- Work required:
Please repeat all of the listing exactly.

- Data section:

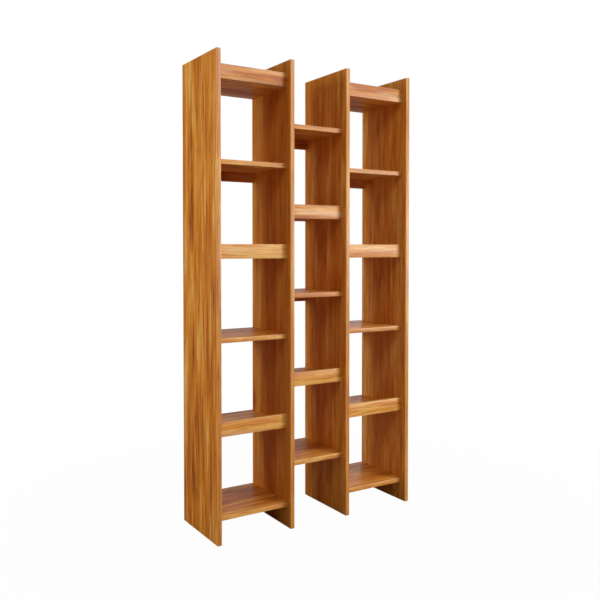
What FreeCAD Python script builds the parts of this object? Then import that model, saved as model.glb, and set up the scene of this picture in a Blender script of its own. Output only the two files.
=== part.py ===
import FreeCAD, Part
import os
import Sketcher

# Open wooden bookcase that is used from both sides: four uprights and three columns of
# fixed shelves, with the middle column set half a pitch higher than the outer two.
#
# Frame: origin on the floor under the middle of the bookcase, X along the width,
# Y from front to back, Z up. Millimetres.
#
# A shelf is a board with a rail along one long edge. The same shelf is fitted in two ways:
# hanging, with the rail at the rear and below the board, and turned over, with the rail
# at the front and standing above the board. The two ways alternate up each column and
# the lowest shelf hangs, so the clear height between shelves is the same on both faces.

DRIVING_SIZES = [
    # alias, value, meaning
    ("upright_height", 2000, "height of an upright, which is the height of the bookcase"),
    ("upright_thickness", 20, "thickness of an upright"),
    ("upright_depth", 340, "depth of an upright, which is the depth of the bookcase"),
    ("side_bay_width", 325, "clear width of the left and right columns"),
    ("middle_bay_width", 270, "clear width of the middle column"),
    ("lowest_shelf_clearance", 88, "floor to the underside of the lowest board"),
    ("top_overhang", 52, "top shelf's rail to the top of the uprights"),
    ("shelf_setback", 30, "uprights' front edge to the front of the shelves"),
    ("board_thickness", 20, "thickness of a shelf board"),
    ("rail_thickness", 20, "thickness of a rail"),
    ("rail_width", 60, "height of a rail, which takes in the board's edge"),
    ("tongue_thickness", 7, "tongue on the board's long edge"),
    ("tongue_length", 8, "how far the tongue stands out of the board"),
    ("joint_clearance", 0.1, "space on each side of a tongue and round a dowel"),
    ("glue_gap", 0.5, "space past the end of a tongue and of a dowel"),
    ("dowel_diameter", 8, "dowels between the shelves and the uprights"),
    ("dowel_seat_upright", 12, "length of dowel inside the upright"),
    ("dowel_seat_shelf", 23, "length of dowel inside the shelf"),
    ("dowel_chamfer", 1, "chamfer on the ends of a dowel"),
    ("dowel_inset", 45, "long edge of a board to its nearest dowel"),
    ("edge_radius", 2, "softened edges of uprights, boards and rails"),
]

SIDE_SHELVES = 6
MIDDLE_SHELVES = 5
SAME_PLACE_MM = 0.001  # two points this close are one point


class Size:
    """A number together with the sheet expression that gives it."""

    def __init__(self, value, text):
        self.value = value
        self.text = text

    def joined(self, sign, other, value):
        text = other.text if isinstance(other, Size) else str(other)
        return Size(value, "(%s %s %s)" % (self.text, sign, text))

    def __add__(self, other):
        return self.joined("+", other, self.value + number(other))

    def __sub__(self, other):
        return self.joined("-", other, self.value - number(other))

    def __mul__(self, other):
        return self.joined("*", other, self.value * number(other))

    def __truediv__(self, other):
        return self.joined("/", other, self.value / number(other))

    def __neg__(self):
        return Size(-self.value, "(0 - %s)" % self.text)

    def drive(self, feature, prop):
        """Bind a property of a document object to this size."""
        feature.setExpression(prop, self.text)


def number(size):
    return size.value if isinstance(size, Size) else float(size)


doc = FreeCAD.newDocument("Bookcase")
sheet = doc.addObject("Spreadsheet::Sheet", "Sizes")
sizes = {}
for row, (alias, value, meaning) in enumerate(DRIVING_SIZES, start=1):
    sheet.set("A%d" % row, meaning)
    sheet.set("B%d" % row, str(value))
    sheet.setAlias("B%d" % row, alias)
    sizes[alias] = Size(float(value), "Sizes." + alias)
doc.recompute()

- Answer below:
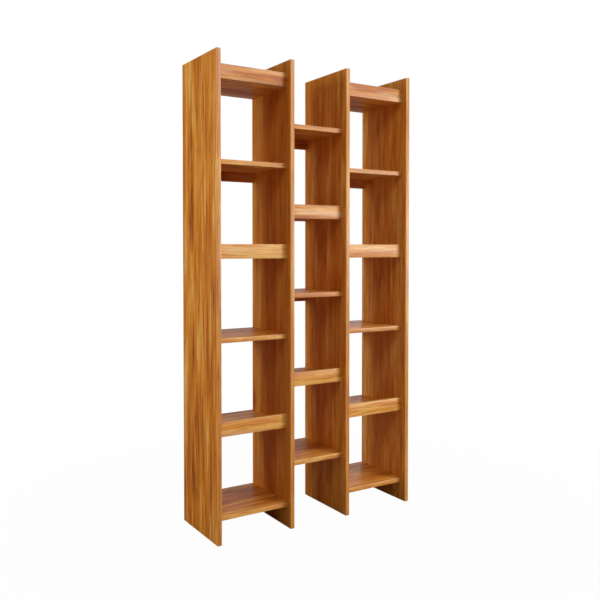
What FreeCAD Python script builds the parts of this object? Then import that model, saved as model.glb, and set up the scene of this picture in a Blender script of its own. Output only the two files.
=== part.py ===
import FreeCAD, Part
import os
import Sketcher

# Open wooden bookcase that is used from both sides: four uprights and three columns of
# fixed shelves, with the middle column set half a pitch higher than the outer two.
#
# Frame: origin on the floor under the middle of the bookcase, X along the width,
# Y from front to back, Z up. Millimetres.
#
# A shelf is a board with a rail along one long edge. The same shelf is fitted in two ways:
# hanging, with the rail at the rear and below the board, and turned over, with the rail
# at the front and standing above the board. The two ways alternate up each column and
# the lowest shelf hangs, so the clear height between shelves is the same on both faces.

DRIVING_SIZES = [
    # alias, value, meaning
    ("upright_height", 2000, "height of an upright, which is the height of the bookcase"),
    ("upright_thickness", 20, "thickness of an upright"),
    ("upright_depth", 340, "depth of an upright, which is the depth of the bookcase"),
    ("side_bay_width", 325, "clear width of the left and right columns"),
    ("middle_bay_width", 270, "clear width of the middle column"),
    ("lowest_shelf_clearance", 88, "floor to the underside of the lowest board"),
    ("top_overhang", 52, "top shelf's rail to the top of the uprights"),
    ("shelf_setback", 30, "uprights' front edge to the front of the shelves"),
    ("board_thickness", 20, "thickness of a shelf board"),
    ("rail_thickness", 20, "thickness of a rail"),
    ("rail_width", 60, "height of a rail, which takes in the board's edge"),
    ("tongue_thickness", 7, "tongue on the board's long edge"),
    ("tongue_length", 8, "how far the tongue stands out of the board"),
    ("joint_clearance", 0.1, "space on each side of a tongue and round a dowel"),
    ("glue_gap", 0.5, "space past the end of a tongue and of a dowel"),
    ("dowel_diameter", 8, "dowels between the shelves and the uprights"),
    ("dowel_seat_upright", 12, "length of dowel inside the upright"),
    ("dowel_seat_shelf", 23, "length of dowel inside the shelf"),
    ("dowel_chamfer", 1, "chamfer on the ends of a dowel"),
    ("dowel_inset", 45, "long edge of a board to its nearest dowel"),
    ("edge_radius", 2, "softened edges of uprights, boards and rails"),
]

SIDE_SHELVES = 6
MIDDLE_SHELVES = 5
SAME_PLACE_MM = 0.001  # two points this close are one point


class Size:
    """A number together with the sheet expression that gives it."""

    def __init__(self, value, text):
        self.value = value
        self.text = text

    def joined(self, sign, other, value):
        text = other.text if isinstance(other, Size) else str(other)
        return Size(value, "(%s %s %s)" % (self.text, sign, text))

    def __add__(self, other):
        return self.joined("+", other, self.value + number(other))

    def __sub__(self, other):
        return self.joined("-", other, self.value - number(other))

    def __mul__(self, other):
        return self.joined("*", other, self.value * number(other))

    def __truediv__(self, other):
        return self.joined("/", other, self.value / number(other))

    def __neg__(self):
        return Size(-self.value, "(0 - %s)" % self.text)

    def drive(self, feature, prop):
        """Bind a property of a document object to this size."""
        feature.setExpression(prop, self.text)


def number(size):
    return size.value if isinstance(size, Size) else float(size)


doc = FreeCAD.newDocument("Bookcase")
sheet = doc.addObject("Spreadsheet::Sheet", "Sizes")
sizes = {}
for row, (alias, value, meaning) in enumerate(DRIVING_SIZES, start=1):
    sheet.set("A%d" % row, meaning)
    sheet.set("B%d" % row, str(value))
    sheet.setAlias("B%d" % row, alias)
    sizes[alias] = Size(float(value), "Sizes." + alias)
doc.recompute()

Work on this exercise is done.